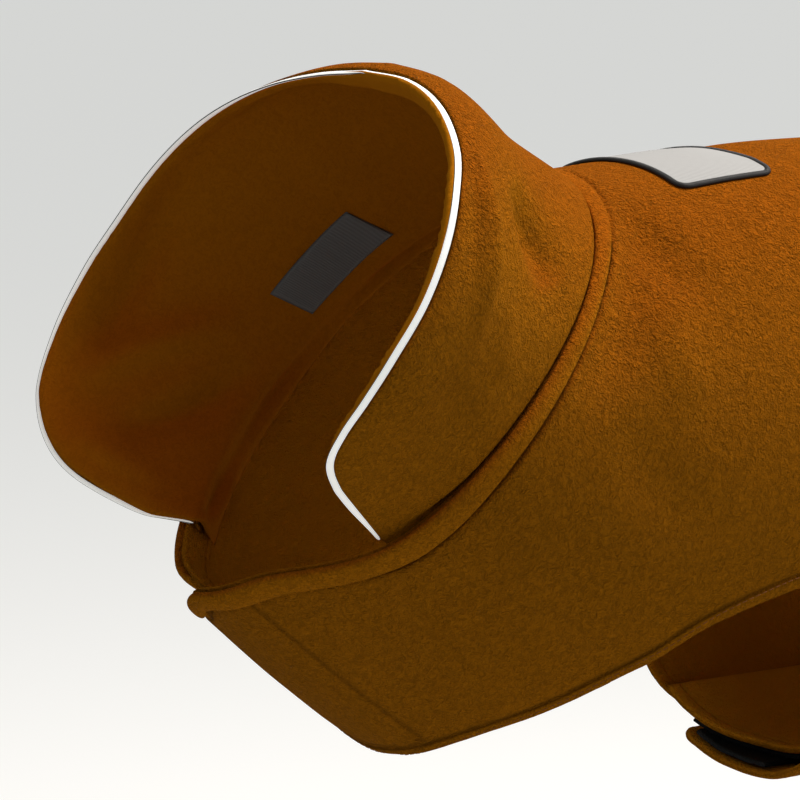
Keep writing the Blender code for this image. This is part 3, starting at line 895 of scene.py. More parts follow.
# %% The collar's table
COLLAR_LEFT = (
    # name, angle of the neckline place that carries it, its edge (x, y, z), and the swell below the edge
    ("back", 0, -117, 0, 52, 12),
    ("nape", 18, -119, -38, 50, 10.5),
    ("crown", 33, -124.5, -70, 41, 8.5),
    ("temple", 47, -133, -95, 25, 7),
    ("ear", 60, -145, -112, 8, 6),
    ("cheek", 72, -156, -121, -13, 7),
    ("jaw", 84, -170, -125, -37, 7),
    ("throat", 95, -186, -124, -60, 6.5),
    ("throat_low", 105, -196, -119, -77, 5),
    ("corner_top", 114, -202, -111, -91, 3),
    ("corner", 121, -203, -103, -103, 1.5),
    ("front", 128, -195, -94, -115, 0),
)
COLLAR_RIGHT = (
    ("back", 0, -117, 0, 52, 12),
    ("nape", 18, -117, 38, 48.5, 13),
    ("crown", 34, -124, 66, 42, 12),
    ("temple", 49, -134, 88, 31.5, 10),
    ("ear", 64, -145.5, 104, 17.5, 8.5),
    ("cheek", 79, -158, 117, -1.5, 8),
    ("jaw", 94, -172, 127, -26, 7.5),
    ("throat", 107, -185, 133, -48, 6.5),
    ("throat_low", 118, -201, 133, -74.5, 5),
    ("corner_top", 126, -214, 127, -102, 3),
    ("corner", 132, -215, 115, -128, 1.5),
    ("front", 137, -199, 96, -148.5, 0),
)
COLLAR_END = len(COLLAR_LEFT) - 1
COLLAR_WALL, COLLAR_GAP = 2.0, 0.7  # mm: each layer, and the space between them
COLLAR_SEAT, COLLAR_CLEAR = 8.0, 2.4  # mm that it reaches behind the neckline, and its space to the panel
COLLAR_SINK = -(PANEL_WALL / 2 + COLLAR_CLEAR + COLLAR_WALL + COLLAR_GAP / 2)
SWELL_RISE = 2.4  # above 1, the cloth swells most near its edge
FRONT_PLACE, FRONT_HEIGHT = 12.0, 48.0  # mm that one place, and the whole height, measure at the front
print("rows in each of the collar's tables:", len(COLLAR_LEFT), len(COLLAR_RIGHT))


# %% The collar's surface
def collar_row(place):
    """The table's numbers at a place, from the side that the place is on."""
    left = (place < 0)[..., None]
    return np.where(left, between(COLLAR_LEFT, np.abs(place)), between(COLLAR_RIGHT, np.abs(place)))


def round_corner(place, height):
    """The place and height that a corner of the table moves to, so that the front corners are round."""
    radius = np.where(place > 0, 26.0, 5.0)
    front = np.clip(1 - (COLLAR_END - np.abs(place)) * FRONT_PLACE / radius, 0, None)
    top = np.clip(1 - (1 - height) * FRONT_HEIGHT / radius, 0, None)
    moved_front = front * np.sqrt(1 - np.minimum(top, 1.2) ** 2 / 2)
    moved_top = top * np.sqrt(1 - np.minimum(front, 1.2) ** 2 / 2)
    place = place - np.copysign((front - moved_front) * radius / FRONT_PLACE, place)
    return place, height - (top - moved_top) * radius / FRONT_HEIGHT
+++
### Exercise instructions
Word for word, restate all of the data shown above.

### Exercise answer
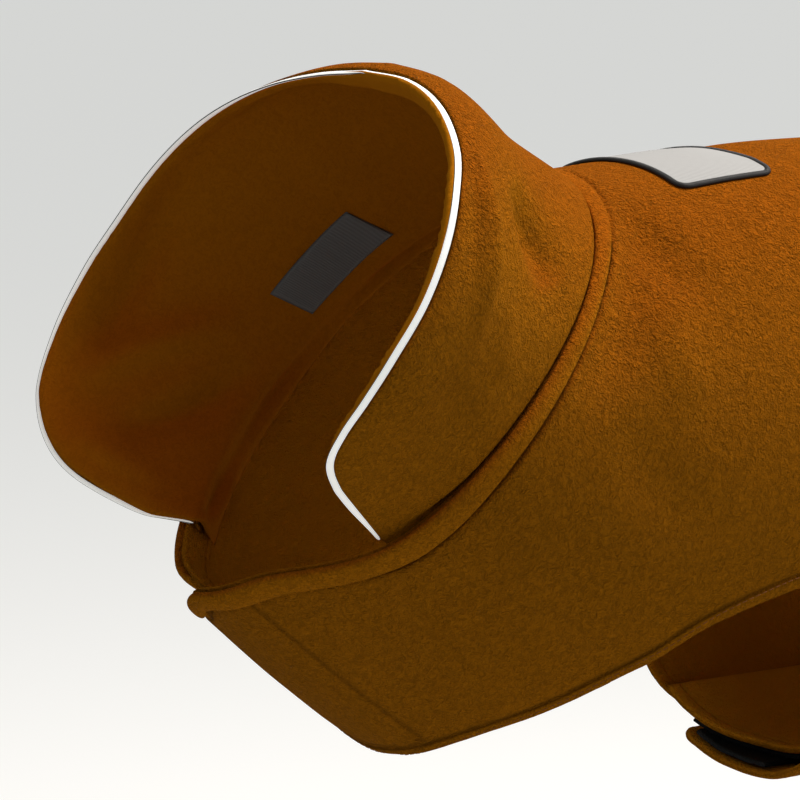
Keep writing the Blender code for this image. This is part 3, starting at line 895 of scene.py. More parts follow.
# %% The collar's table
COLLAR_LEFT = (
    # name, angle of the neckline place that carries it, its edge (x, y, z), and the swell below the edge
    ("back", 0, -117, 0, 52, 12),
    ("nape", 18, -119, -38, 50, 10.5),
    ("crown", 33, -124.5, -70, 41, 8.5),
    ("temple", 47, -133, -95, 25, 7),
    ("ear", 60, -145, -112, 8, 6),
    ("cheek", 72, -156, -121, -13, 7),
    ("jaw", 84, -170, -125, -37, 7),
    ("throat", 95, -186, -124, -60, 6.5),
    ("throat_low", 105, -196, -119, -77, 5),
    ("corner_top", 114, -202, -111, -91, 3),
    ("corner", 121, -203, -103, -103, 1.5),
    ("front", 128, -195, -94, -115, 0),
)
COLLAR_RIGHT = (
    ("back", 0, -117, 0, 52, 12),
    ("nape", 18, -117, 38, 48.5, 13),
    ("crown", 34, -124, 66, 42, 12),
    ("temple", 49, -134, 88, 31.5, 10),
    ("ear", 64, -145.5, 104, 17.5, 8.5),
    ("cheek", 79, -158, 117, -1.5, 8),
    ("jaw", 94, -172, 127, -26, 7.5),
    ("throat", 107, -185, 133, -48, 6.5),
    ("throat_low", 118, -201, 133, -74.5, 5),
    ("corner_top", 126, -214, 127, -102, 3),
    ("corner", 132, -215, 115, -128, 1.5),
    ("front", 137, -199, 96, -148.5, 0),
)
COLLAR_END = len(COLLAR_LEFT) - 1
COLLAR_WALL, COLLAR_GAP = 2.0, 0.7  # mm: each layer, and the space between them
COLLAR_SEAT, COLLAR_CLEAR = 8.0, 2.4  # mm that it reaches behind the neckline, and its space to the panel
COLLAR_SINK = -(PANEL_WALL / 2 + COLLAR_CLEAR + COLLAR_WALL + COLLAR_GAP / 2)
SWELL_RISE = 2.4  # above 1, the cloth swells most near its edge
FRONT_PLACE, FRONT_HEIGHT = 12.0, 48.0  # mm that one place, and the whole height, measure at the front
print("rows in each of the collar's tables:", len(COLLAR_LEFT), len(COLLAR_RIGHT))


# %% The collar's surface
def collar_row(place):
    """The table's numbers at a place, from the side that the place is on."""
    left = (place < 0)[..., None]
    return np.where(left, between(COLLAR_LEFT, np.abs(place)), between(COLLAR_RIGHT, np.abs(place)))


def round_corner(place, height):
    """The place and height that a corner of the table moves to, so that the front corners are round."""
    radius = np.where(place > 0, 26.0, 5.0)
    front = np.clip(1 - (COLLAR_END - np.abs(place)) * FRONT_PLACE / radius, 0, None)
    top = np.clip(1 - (1 - height) * FRONT_HEIGHT / radius, 0, None)
    moved_front = front * np.sqrt(1 - np.minimum(top, 1.2) ** 2 / 2)
    moved_top = top * np.sqrt(1 - np.minimum(front, 1.2) ** 2 / 2)
    place = place - np.copysign((front - moved_front) * radius / FRONT_PLACE, place)
    return place, height - (top - moved_top) * radius / FRONT_HEIGHT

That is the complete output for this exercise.